◆ Exercise details:
Give the lines of the material verbatim, from the first line to the line with "shank and thread.", including both.

----- Dataset excerpt -----

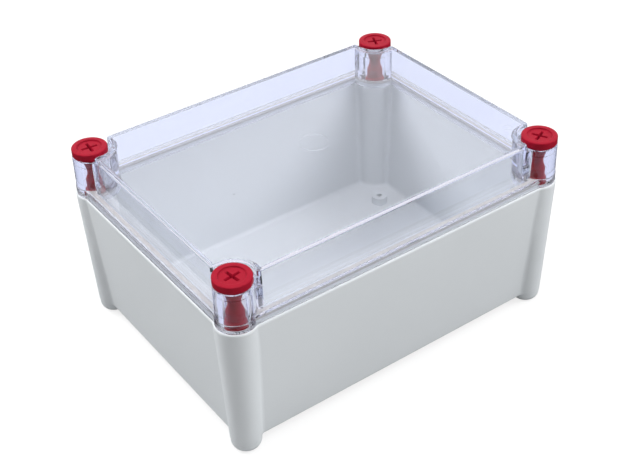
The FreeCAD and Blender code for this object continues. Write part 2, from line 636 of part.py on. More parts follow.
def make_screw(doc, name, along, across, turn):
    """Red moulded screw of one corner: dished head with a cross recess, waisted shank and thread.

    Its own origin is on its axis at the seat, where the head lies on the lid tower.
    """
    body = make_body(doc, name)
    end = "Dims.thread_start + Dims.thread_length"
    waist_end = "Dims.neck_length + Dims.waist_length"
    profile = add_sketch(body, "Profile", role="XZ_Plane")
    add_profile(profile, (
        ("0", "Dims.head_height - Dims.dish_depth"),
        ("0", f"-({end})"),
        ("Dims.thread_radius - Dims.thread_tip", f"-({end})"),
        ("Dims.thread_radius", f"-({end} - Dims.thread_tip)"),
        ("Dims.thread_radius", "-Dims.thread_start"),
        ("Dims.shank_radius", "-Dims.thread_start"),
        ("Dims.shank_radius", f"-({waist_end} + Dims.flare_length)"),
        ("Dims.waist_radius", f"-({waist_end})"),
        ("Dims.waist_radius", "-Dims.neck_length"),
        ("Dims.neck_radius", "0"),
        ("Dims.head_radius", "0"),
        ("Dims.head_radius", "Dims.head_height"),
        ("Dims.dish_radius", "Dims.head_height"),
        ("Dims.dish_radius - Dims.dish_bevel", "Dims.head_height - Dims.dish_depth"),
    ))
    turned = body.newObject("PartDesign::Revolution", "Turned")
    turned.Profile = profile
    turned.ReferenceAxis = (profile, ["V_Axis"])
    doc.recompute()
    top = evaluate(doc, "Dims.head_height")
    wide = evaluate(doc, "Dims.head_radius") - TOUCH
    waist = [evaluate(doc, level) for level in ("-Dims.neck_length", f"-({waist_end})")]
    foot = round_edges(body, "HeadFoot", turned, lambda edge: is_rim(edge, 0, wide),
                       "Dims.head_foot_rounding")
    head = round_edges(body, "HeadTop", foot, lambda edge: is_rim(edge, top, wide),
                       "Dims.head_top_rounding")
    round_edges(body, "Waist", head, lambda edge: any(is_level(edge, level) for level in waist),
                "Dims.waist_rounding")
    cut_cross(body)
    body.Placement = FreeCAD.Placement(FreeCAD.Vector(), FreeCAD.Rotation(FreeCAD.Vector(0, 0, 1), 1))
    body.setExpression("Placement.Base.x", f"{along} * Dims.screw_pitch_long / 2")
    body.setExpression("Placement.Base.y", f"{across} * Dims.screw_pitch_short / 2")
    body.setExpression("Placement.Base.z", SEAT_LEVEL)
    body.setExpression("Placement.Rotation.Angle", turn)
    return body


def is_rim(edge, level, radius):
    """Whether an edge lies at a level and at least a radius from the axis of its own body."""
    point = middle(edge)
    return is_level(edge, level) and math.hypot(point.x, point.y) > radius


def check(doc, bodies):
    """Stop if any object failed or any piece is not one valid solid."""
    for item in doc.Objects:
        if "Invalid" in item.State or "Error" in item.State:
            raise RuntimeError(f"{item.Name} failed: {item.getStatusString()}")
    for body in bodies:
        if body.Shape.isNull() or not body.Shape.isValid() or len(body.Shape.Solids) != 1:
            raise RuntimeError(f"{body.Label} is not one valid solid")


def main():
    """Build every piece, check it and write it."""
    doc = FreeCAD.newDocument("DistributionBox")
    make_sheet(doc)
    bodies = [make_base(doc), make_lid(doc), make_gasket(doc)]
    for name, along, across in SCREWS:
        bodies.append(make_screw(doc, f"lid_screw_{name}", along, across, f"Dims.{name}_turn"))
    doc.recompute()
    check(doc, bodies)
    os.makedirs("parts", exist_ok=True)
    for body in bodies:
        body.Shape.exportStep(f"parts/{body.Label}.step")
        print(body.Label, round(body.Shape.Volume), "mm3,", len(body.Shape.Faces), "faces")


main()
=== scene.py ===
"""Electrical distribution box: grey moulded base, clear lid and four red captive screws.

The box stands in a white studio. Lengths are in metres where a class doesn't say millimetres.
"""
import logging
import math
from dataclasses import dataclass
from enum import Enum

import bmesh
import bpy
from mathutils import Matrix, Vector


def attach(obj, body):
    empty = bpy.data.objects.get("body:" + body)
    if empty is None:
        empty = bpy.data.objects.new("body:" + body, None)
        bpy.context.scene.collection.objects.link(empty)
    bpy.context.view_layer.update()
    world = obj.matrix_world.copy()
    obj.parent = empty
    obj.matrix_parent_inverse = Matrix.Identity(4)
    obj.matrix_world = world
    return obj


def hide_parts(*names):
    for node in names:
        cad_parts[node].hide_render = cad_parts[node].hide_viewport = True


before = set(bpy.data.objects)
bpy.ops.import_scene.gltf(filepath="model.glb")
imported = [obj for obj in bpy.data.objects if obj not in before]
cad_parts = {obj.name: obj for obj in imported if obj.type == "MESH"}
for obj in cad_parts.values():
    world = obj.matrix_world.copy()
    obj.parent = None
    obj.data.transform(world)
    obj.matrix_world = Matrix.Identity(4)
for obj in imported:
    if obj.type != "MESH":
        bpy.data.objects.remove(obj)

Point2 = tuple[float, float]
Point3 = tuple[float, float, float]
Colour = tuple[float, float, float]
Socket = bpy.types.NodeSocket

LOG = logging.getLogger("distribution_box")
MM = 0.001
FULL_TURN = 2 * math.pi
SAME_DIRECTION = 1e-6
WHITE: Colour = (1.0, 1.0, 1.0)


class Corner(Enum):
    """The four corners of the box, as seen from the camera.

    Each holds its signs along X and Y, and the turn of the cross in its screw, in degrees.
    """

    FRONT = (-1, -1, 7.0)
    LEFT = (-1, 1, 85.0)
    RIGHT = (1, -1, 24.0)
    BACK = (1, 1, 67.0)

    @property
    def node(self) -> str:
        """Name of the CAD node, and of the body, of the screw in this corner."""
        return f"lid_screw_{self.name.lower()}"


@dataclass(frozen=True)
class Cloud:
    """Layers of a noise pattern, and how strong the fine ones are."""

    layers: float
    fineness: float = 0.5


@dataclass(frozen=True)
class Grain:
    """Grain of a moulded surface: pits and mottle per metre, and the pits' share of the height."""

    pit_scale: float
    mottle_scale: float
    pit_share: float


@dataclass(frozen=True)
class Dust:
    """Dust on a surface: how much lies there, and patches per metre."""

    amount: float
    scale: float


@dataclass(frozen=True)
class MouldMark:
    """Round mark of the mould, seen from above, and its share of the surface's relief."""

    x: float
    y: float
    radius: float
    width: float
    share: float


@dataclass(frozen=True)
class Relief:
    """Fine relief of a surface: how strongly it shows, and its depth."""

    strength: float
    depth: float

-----

◆ Response:
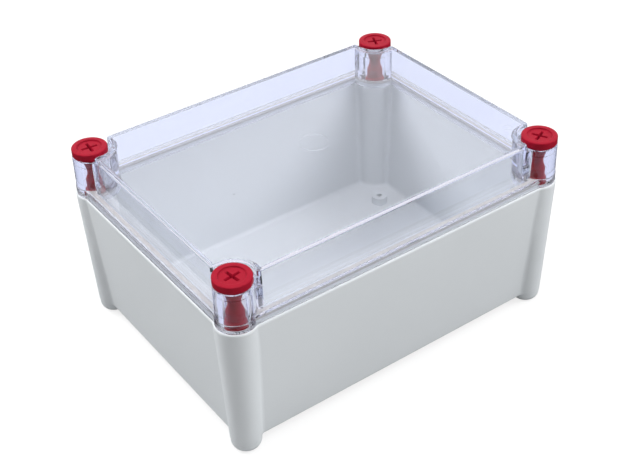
The FreeCAD and Blender code for this object continues. Write part 2, from line 636 of part.py on. More parts follow.
def make_screw(doc, name, along, across, turn):
    """Red moulded screw of one corner: dished head with a cross recess, waisted shank and thread.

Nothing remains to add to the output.